* GIVEN PROBLEM *
Repeat exactly, and only, the lines from the line containing "Give this object's" through the last line of the records below, including both.

=== MATERIAL TO PROCESS ===

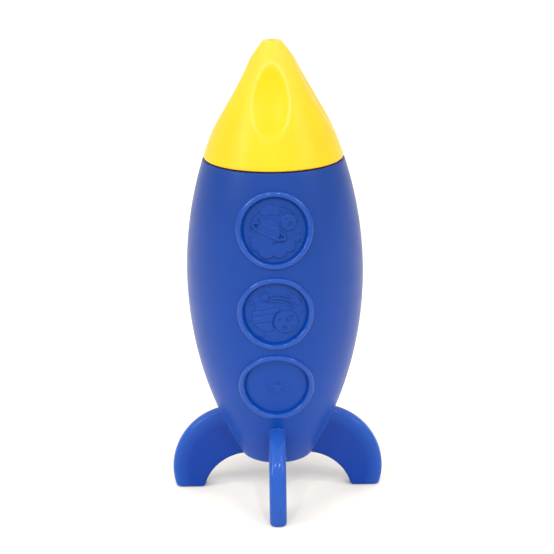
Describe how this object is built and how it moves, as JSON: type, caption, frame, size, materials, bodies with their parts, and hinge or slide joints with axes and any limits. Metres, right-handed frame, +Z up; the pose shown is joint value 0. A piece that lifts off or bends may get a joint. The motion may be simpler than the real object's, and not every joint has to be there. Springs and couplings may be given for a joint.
{
  "type": "toy rocket",
  "caption": "Hollow soft bath-toy rocket that stands on crescent fins; its finger-dented nose twists and pulls out of the hull so that it fills, squirts and rinses clean.",
  "frame": {"origin": "on the floor under the middle of the rocket, midway between the four soles", "axes": "+Z up along the hull's axis to the nose tip, -Y out of the portholes through the front fin, +X to the right when the portholes are looked at"},
  "size_m": [0.0796, 0.0796, 0.17],
  "materials": {
    "hull_blue": "soft matt silicone, slightly satin",
    "fin_blue": "soft satin silicone",
    "porthole_blue": "soft satin silicone",
    "nose_yellow": "soft matt silicone"
  },
  "bodies": {
    "hull": {"hull_shell": "hull_blue", "fin_front": "fin_blue", "fin_right": "fin_blue", "fin_rear": "fin_blue", "fin_left": "fin_blue", "porthole_ring_upper": "porthole_blue", "porthole_ring_middle": "porthole_blue", "porthole_ring_lower": "porthole_blue", "porthole_plaque_upper": "hull_blue", "porthole_plaque_middle": "hull_blue", "porthole_plaque_lower": "hull_blue"},
    "plug": {"nose_plug": "nose_yellow"},
    "nose": {"nose_cone": "nose_yellow"}
  },
  "joints": [
    {"name": "nose_pull", "type": "slide", "parent": "hull", "child": "plug", "axis": [0, 0, 1], "range_m": [0, 0.06]},
    {"name": "nose_twist", "type": "hinge", "parent": "plug", "child": "nose", "pos_m": [0, 0, 0.128], "axis": [0, 0, 1], "continuous": true}
  ]
}
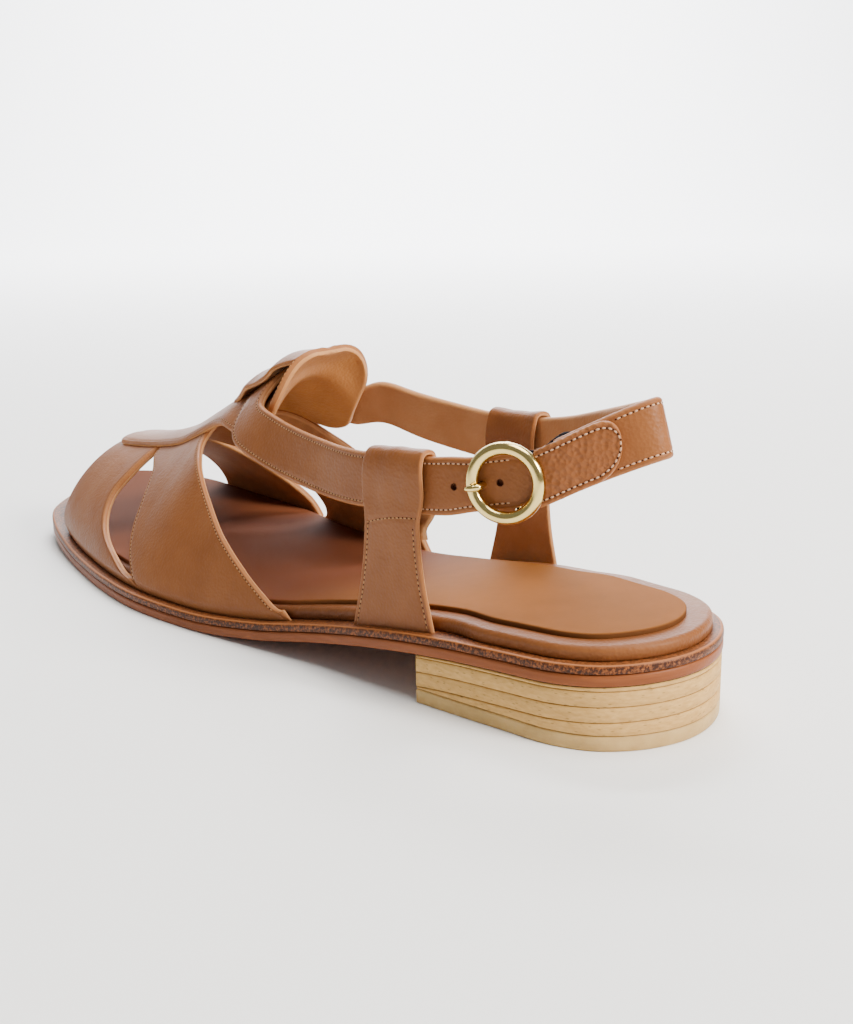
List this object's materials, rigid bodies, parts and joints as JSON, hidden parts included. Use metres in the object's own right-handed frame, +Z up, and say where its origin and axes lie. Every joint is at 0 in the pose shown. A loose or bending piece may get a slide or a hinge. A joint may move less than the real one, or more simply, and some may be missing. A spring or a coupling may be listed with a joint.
{
  "type": "fisherman sandal",
  "caption": "Flat leather fisherman sandal with two joined front straps, a centre strip with a tongue, an ankle strap in side stays with a ring buckle, and a low stacked heel.",
  "frame": {"origin": "bottom centre of the shoe's box, on the floor", "axes": "+Z up, toe towards -Y, heel towards +Y, outer side of the left foot towards +X"},
  "size_m": [0.0852, 0.258, 0.0708],
  "materials": {
    "leather": "smooth finished calf leather, tan brown",
    "sock_leather": "light tan lining leather",
    "edge_leather": "burnished leather edge, dark brown",
    "sole_leather": "waxed sole leather, orange brown",
    "leatherboard": "pale pressed leatherboard",
    "rubber": "translucent pale rubber",
    "elastic": "black woven elastic",
    "brass": "polished pale brass"
  },
  "bodies": {
    "root": {"outsole": "sole_leather", "welt": "edge_leather", "heel_rand": "leatherboard", "heel_lift_1": "leatherboard", "heel_lift_2": "leatherboard", "heel_lift_3": "leatherboard", "top_lift": "rubber", "footbed": "leather", "sock": "sock_leather", "upper": "leather", "ankle_strap": "leather", "ring_buckle": "brass", "prong": "brass", "buckle_tab": "leather", "buckle_elastic": "elastic", "stay_lateral": "leather", "stay_medial": "leather"}
  },
  "joints": []
}
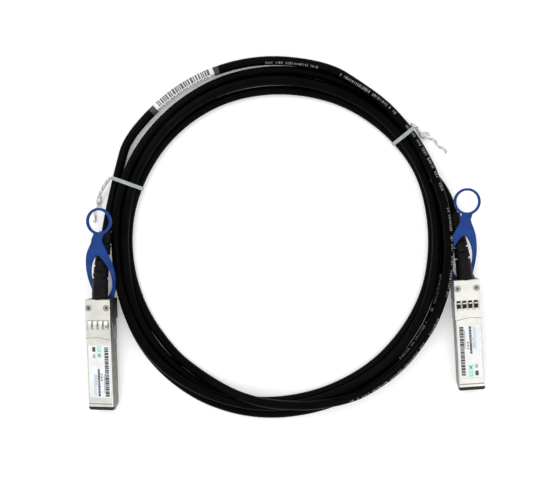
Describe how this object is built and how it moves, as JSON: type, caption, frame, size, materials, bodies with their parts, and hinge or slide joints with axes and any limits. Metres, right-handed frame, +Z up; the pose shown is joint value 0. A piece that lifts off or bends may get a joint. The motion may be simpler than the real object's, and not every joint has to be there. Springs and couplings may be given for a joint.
{
  "type": "direct attach copper cable",
  "caption": "Coiled black direct attach copper cable, a pluggable metal connector with a blue pull-tab latch at each end, tied twice",
  "frame": {"origin": "on the surface it lies on, under the middle of the box that holds both connectors", "axes": "+X from the left connector to the right connector, +Y from the connectors' ends towards the cable, +Z up"},
  "size_m": [0.2091, 0.1893, 0.0195],
  "materials": {
    "die_cast": "nickel-plated die casting, satin",
    "spring_steel": "bright rolled strip",
    "screw_steel": "nickel-plated",
    "tab_blue": "moulded, slight sheen",
    "boot_rubber": "moulded, satin",
    "jacket_black": "extruded, soft sheen",
    "tie_pale": "pale grey, slightly translucent",
    "insert_black": "moulded, matt",
    "label_white": "printed film",
    "clear_sleeve": "clear shrink tube",
    "board_green": "solder mask",
    "chip_black": "moulded package",
    "copper": "bare wire and ring"
  },
  "bodies": {
    "cable": {"left_base_shell": "die_cast", "left_top_cover": "die_cast", "left_emi_collar": "spring_steel", "left_cover_screws": "screw_steel", "left_return_spring": "spring_steel", "left_boot": "boot_rubber", "left_crimp_ferrule": "copper", "left_cable_end": "jacket_black", "left_conductors": "copper", "left_paddle_card": "board_green", "left_id_chip": "chip_black", "left_nose_insert": "insert_black", "left_face_label": "label_white", "right_base_shell": "die_cast", "right_top_cover": "die_cast", "right_emi_collar": "spring_steel", "right_cover_screws": "screw_steel", "right_return_spring": "spring_steel", "right_boot": "boot_rubber", "right_crimp_ferrule": "copper", "right_cable_end": "jacket_black", "right_conductors": "copper", "right_paddle_card": "board_green", "right_id_chip": "chip_black", "right_nose_insert": "insert_black", "right_face_label": "label_white", "left_lead": "jacket_black", "right_lead": "jacket_black", "cable_coil": "jacket_black", "left_tie": "tie_pale", "right_tie": "tie_pale", "cable_label": "label_white", "label_shrink": "clear_sleeve"},
    "left_release": {"left_latch_slider": "spring_steel", "left_pull_tab": "tab_blue"},
    "right_release": {"right_latch_slider": "spring_steel", "right_pull_tab": "tab_blue"}
  },
  "joints": [
    {"name": "left_release_slide", "type": "slide", "parent": "cable", "child": "left_release", "axis": [-0.0261, 0.998, 0.0576], "range_m": [0, 0.0023], "stiffness_N_per_m": 1500, "deforming": ["left_return_spring"]},
    {"name": "right_release_slide", "type": "slide", "parent": "cable", "child": "right_release", "axis": [-0.0662, 0.9961, 0.0576], "range_m": [0, 0.0023], "stiffness_N_per_m": 1500, "deforming": ["right_return_spring"]}
  ]
}
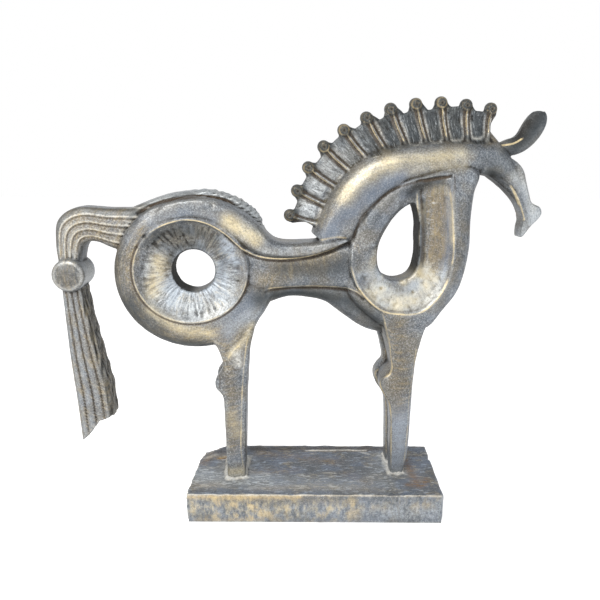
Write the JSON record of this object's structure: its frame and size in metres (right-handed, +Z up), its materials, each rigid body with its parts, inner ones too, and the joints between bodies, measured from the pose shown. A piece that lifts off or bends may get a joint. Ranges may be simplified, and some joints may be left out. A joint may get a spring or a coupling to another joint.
{
  "type": "horse statue on a plinth",
  "caption": "Stylised standing horse with ring-shaped rump and chest, knobbed mane and fluted hanging tail, cast with a bronze patina, on a low rectangular plinth.",
  "frame": {"origin": "centre of the plinth's underside", "axes": "+X towards the horse's head along the plinth's length, +Y away from the side the picture shows, +Z up"},
  "size_m": [0.4706, 0.1134, 0.4031],
  "materials": {
    "horse_cast": "blue-grey bronze-like patina over a cast body, rubbed gold on the edges",
    "plinth_cast": "rough blue-grey bronze-like patina with gold rub and brown stains"
  },
  "bodies": {
    "root": {"horse": "horse_cast", "plinth": "plinth_cast"}
  },
  "joints": []
}
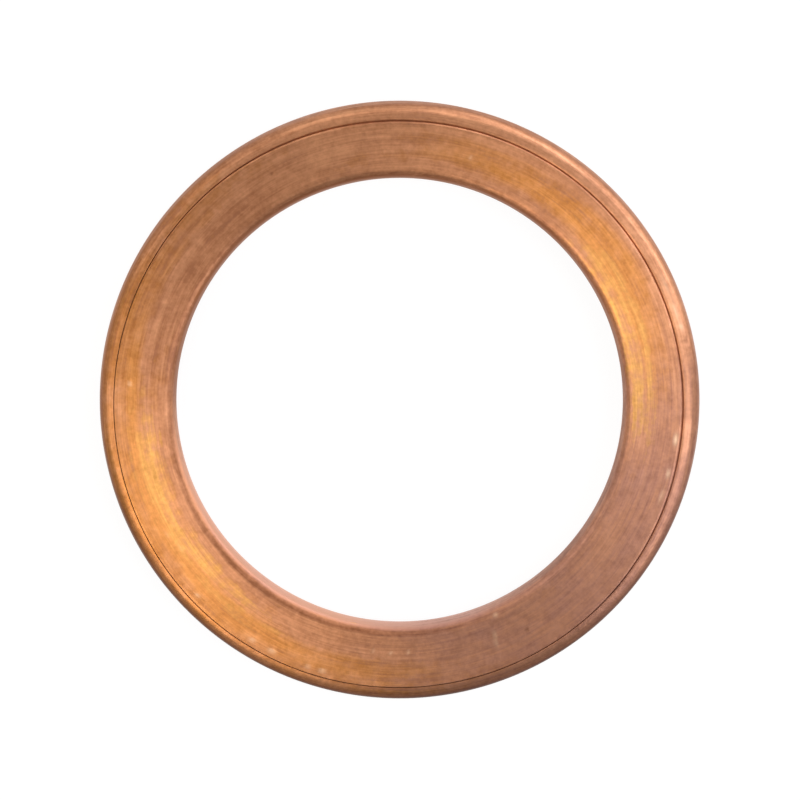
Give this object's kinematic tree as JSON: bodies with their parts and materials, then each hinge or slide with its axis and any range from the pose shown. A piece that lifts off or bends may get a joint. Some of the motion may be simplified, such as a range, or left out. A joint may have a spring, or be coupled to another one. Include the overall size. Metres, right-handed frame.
{
  "type": "plug washer",
  "caption": "Flat hollow copper sealing ring, folded from thin sheet with a crimped seam, that crushes under a screw plug to seal its thread.",
  "frame": {"origin": "centre of the bore, in the plane of the flat bottom face that the ring lies on", "axes": "+Z along the ring's axis, from the plain face to the face with the seam; +Y is the top of the picture and +X its right"},
  "size_m": [0.022, 0.022, 0.002],
  "materials": {
    "copper": "bare copper with fine circular brushing, slightly dulled"
  },
  "bodies": {
    "root": {"plug_washer": "copper"}
  },
  "joints": []
}
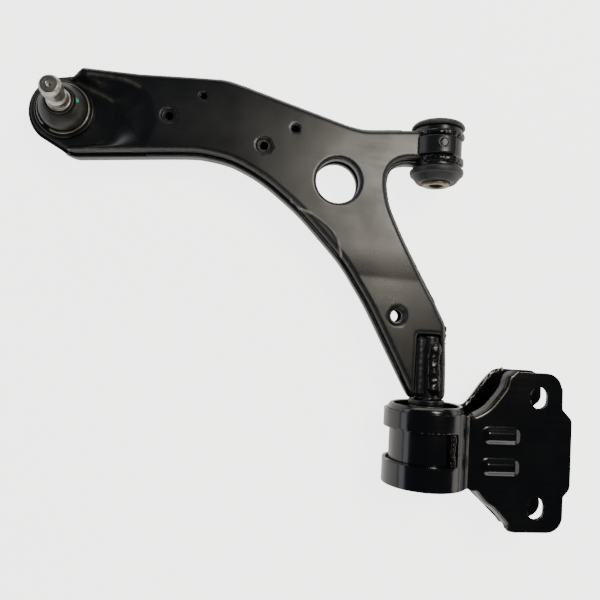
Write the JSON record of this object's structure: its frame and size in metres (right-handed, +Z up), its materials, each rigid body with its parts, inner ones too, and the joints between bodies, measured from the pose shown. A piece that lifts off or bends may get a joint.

===

* FINISHED ANSWER *
Give this object's kinematic tree as JSON: bodies with their parts and materials, then each hinge or slide with its axis and any range from the pose shown. A piece that lifts off or bends may get a joint. Some of the motion may be simplified, such as a range, or left out. A joint may have a spring, or be coupled to another one. Include the overall size. Metres, right-handed frame.
{
  "type": "plug washer",
  "caption": "Flat hollow copper sealing ring, folded from thin sheet with a crimped seam, that crushes under a screw plug to seal its thread.",
  "frame": {"origin": "centre of the bore, in the plane of the flat bottom face that the ring lies on", "axes": "+Z along the ring's axis, from the plain face to the face with the seam; +Y is the top of the picture and +X its right"},
  "size_m": [0.022, 0.022, 0.002],
  "materials": {
    "copper": "bare copper with fine circular brushing, slightly dulled"
  },
  "bodies": {
    "root": {"plug_washer": "copper"}
  },
  "joints": []
}
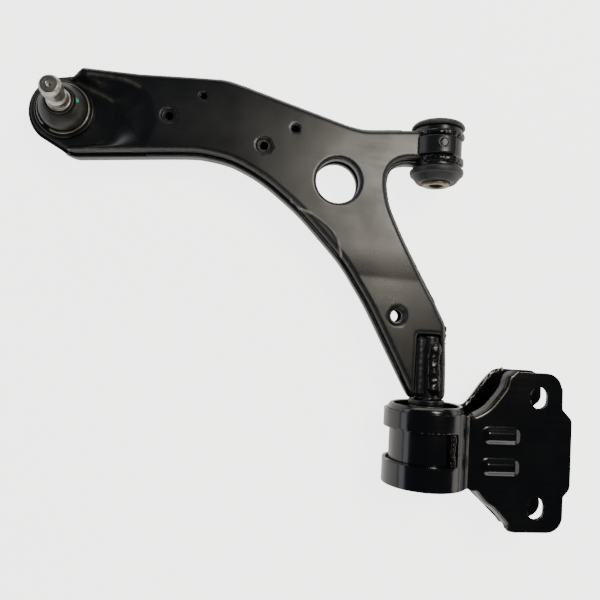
Write the JSON record of this object's structure: its frame and size in metres (right-handed, +Z up), its materials, each rigid body with its parts, inner ones too, and the joints between bodies, measured from the pose shown. A piece that lifts off or bends may get a joint.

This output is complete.